"In the fall of 2016, I chose to return to school to make a better life for my daughter. I chose college because it was more affordable than university and chose Sheridan in particular because it was close to daycare. I handed in my notice to a job I worked at for almost 20 years, turned my entire life upside down and went back to school full time. As a single mother, I don't have help, I don't have a support system but I work hard because I know schooling is the answer. This strike has caused me more stress and anxiety that I could have imagined. I'm not sleeping at night, and my jaw is constantly clenched. I fear my choice to return to school was incorrect and I should have continued working shift work and hired a nanny.
The "plan" for the semester to extend to December 22nd adds a huge financial strain as now I will have to find childcare for an extra week and not to mention not being to spend that time with my daughter. My plans to return home are also not being taken into consideration as I drive to Manitoba for Christmas every year but apparently will not be accommodated because I don't have "proof".

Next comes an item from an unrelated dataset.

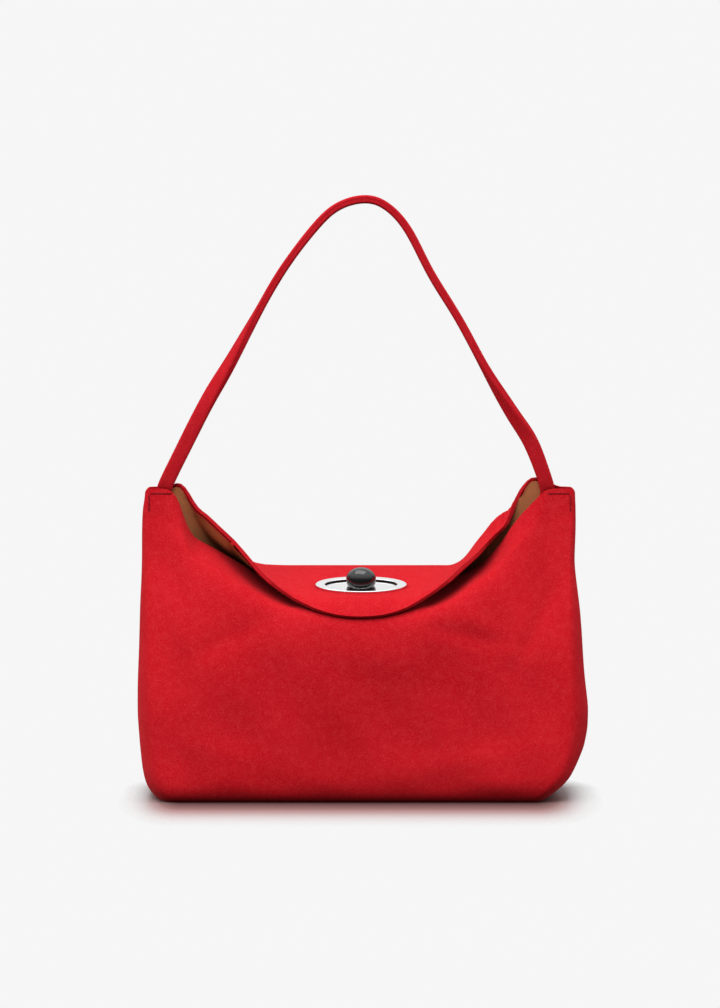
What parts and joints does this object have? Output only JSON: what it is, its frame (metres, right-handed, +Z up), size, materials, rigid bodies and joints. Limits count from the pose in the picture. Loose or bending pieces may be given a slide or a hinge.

I'm in the advanced degree program, I paid an extra $500 for co-op on top of my tuition and if the semester is extended into 2018 then what happens to my internship?
I am someone who has a plan, who has to have a plan because I'm not only looking after myself, I have a 3 year old who depends on me for everything.
I am unhappy. I am lost. I am anxious. I am on the verge of a breakdown. I understand why the strike is happening and I stand with the faculty however I wish it would end. I wish the College would concede to the unions demands so that students can return to class. Enough is enough."